Fourth, he was a man with an interest in the progress of the gospel. ‘His ministry was richly blessed of God. Perhaps no minister of modern times was more owned as the means of converting souls. While in Edinburgh, he took a deep and active interest in the great revival at Muthil, under the ministry of the Rev. Mr Russell. Soon after his removal to Ferintosh, a deeply interesting movement took place among his own people. After that the Word was much blessed on both sides of Loch Tay, and in Glenlyon; and he frequently visited the district and preached with great power and success. The fruits of the revival of religion there are visible to this day. There were great spiritual movements in Ross-shire, the revivals in Kilsyth and Dundee took place, and in all these Dr Macdonald took his share of the work with warm interest. Wherever he heard of the Lord’s cause prospering, he made a point of being present to help it forward.’ We interpret providence by how it helps the gospel progress.
Fifth, he knew great gospel blessing. Says the biographer of his son about the father: ‘The revival in religion which had been commenced or promoted by the efforts of Whitefield, Dr Erskine, and others, was carried forward by his zeal and energy, after his translation from Edinburgh to the parish of Urquhart, in Ross-shire. Indeed, to perhaps none of her living sons does Scotland owe more than to him who has been appropriately styled the Apostle of the North. Not merely has soul after soul been born of the Spirit through his instrumentality, but revival after revival – those harvests of ministerial labour – have been produced, or promoted, by a blessing from on high on his devoted labours; and the day when the secrets of all hearts shall be laid bare alone can tell how many shall rise up to call him blessed.’

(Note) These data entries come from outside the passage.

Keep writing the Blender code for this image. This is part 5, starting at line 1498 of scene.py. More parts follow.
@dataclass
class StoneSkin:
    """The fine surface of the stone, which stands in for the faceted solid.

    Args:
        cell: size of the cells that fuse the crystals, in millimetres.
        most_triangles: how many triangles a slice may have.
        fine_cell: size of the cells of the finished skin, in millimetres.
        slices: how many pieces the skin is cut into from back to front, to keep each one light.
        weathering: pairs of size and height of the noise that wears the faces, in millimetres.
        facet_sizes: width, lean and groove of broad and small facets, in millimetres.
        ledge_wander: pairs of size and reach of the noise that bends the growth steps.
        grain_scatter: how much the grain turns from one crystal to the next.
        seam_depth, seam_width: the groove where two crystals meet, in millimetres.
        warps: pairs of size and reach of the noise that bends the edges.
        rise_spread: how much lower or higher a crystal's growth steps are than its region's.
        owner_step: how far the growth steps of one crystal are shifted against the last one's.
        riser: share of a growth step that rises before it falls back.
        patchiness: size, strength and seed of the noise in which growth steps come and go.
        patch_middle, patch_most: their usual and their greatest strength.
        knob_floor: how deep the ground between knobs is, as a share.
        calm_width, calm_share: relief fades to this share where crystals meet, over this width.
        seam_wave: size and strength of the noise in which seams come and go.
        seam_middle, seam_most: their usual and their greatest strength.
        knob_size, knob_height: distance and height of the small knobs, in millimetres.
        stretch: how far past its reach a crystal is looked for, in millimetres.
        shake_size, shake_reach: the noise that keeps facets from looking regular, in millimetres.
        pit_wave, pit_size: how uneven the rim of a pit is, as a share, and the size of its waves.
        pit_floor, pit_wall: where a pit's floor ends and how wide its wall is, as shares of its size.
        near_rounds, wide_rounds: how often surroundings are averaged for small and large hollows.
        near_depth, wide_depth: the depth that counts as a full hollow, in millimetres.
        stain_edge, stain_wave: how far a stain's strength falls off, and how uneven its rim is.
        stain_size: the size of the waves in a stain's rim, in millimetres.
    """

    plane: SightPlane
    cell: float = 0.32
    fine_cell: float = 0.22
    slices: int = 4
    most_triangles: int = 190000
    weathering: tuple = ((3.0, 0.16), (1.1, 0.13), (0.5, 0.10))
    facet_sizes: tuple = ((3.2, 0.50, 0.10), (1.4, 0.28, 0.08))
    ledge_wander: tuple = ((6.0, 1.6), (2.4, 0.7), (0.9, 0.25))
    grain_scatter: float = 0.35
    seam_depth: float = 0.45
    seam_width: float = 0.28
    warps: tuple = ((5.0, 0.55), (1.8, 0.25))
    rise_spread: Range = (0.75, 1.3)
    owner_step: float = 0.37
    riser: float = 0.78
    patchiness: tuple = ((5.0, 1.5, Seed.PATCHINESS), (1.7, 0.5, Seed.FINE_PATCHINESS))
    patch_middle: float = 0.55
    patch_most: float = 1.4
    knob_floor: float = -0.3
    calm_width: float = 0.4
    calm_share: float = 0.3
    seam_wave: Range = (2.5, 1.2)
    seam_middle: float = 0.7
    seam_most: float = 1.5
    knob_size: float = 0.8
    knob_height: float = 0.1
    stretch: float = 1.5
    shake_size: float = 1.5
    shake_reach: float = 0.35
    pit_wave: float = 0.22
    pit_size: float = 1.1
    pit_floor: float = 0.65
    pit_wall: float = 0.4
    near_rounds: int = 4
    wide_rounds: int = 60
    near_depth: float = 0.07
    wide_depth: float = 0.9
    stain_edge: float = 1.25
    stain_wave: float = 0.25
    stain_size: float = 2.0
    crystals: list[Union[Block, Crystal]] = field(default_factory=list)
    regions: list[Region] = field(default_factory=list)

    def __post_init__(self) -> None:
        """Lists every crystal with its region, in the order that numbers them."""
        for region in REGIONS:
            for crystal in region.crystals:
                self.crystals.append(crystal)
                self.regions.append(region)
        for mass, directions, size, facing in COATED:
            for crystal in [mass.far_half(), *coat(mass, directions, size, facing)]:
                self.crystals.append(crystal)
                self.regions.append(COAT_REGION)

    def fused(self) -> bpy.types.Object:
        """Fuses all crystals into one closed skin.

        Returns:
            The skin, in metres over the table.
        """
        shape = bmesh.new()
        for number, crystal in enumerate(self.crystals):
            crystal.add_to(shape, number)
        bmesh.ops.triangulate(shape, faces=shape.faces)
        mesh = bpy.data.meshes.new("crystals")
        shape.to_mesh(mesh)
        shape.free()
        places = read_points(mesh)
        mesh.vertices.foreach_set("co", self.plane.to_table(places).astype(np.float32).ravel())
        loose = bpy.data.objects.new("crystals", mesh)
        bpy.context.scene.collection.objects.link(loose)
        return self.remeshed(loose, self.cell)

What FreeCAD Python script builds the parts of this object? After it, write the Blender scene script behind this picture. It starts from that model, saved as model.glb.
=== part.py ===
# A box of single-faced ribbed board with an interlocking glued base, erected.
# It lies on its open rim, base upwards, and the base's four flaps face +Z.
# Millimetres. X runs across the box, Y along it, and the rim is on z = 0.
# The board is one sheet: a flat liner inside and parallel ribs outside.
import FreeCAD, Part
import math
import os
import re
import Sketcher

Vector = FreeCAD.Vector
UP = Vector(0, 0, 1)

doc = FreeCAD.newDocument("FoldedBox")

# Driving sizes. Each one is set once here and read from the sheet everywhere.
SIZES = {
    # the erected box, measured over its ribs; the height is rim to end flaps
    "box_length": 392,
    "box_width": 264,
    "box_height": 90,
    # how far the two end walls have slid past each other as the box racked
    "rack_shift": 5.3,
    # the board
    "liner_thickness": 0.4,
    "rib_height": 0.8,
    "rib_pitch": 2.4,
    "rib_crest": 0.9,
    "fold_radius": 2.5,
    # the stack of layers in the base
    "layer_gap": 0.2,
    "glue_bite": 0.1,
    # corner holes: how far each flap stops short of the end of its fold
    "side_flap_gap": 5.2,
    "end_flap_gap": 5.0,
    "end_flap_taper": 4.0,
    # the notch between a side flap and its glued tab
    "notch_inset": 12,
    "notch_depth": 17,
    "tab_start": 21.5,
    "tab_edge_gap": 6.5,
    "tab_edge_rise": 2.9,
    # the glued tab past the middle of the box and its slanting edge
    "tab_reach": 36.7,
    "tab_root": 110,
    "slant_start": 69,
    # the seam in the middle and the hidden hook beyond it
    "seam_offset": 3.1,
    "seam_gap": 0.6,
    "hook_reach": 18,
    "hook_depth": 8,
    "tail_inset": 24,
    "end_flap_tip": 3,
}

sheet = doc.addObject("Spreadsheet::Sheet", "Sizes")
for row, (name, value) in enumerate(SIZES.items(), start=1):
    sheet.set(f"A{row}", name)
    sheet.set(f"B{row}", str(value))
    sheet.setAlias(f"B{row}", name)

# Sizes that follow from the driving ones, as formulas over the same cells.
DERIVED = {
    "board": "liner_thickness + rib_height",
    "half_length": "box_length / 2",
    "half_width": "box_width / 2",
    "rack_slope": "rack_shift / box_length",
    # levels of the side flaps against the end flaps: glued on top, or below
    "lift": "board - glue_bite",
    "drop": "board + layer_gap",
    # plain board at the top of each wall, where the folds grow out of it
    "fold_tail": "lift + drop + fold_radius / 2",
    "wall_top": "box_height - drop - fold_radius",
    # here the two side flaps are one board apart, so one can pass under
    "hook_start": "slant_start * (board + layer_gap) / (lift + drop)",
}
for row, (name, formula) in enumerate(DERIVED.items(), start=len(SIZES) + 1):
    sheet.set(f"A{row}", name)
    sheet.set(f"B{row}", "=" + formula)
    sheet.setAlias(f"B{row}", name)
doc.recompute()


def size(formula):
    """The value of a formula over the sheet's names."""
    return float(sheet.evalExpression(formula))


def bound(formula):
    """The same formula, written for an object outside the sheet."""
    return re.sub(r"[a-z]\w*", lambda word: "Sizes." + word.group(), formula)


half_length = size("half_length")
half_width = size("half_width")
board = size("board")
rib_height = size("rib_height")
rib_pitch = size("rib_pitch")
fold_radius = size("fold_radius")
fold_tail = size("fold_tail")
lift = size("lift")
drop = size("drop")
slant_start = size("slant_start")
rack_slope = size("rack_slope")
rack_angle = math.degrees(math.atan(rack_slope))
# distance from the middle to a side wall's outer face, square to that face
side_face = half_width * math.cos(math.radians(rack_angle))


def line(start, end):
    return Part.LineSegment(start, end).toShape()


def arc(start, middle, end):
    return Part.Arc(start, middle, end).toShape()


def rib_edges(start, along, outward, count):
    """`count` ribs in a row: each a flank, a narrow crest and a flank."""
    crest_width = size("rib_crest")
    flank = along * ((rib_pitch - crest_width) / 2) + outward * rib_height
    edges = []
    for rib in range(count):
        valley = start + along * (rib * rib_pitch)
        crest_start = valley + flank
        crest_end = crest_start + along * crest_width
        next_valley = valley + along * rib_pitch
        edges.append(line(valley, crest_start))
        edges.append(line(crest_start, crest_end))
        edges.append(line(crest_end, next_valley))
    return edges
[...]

Robert Buchanan, in his Ten Years’ Conflict, summed up Macdonald’s ministry: ‘it is enough to say that he was the Whitefield of the Highlands of Scotland. The proudest and most powerful chieftains of the Celtic race never possessed such a mastery over the clans, which the fiery cross or the wild pibroch summoned into the field in the fierce days of feudal strife, as belonged, in these more peaceful modern times, to this humble minister of Christ. From Tarbatness to the outer Hebrides – from the Spey to the Pentland Firth – the fact needed but to be known that John Macdonald had come, and was about to preach the Word, in order that the country for twenty miles around should gather at his call. Ten thousand people have often been swayed as one man – stirred into enthusiasm, or melted into sadness, by this mighty and faithful preacher’s voice.’
What did this amazing man think of his labours? He once wrote, ‘I never enter the pulpit without fear and I never leave it without shame.’
John Macdonald died in 1849. He lived and moved in a world different from ours. He had no concept of motor cars, aeroplanes, telephones, or the internet. Yet he touched more people with the gospel than we do as a denomination with our temporal benefits.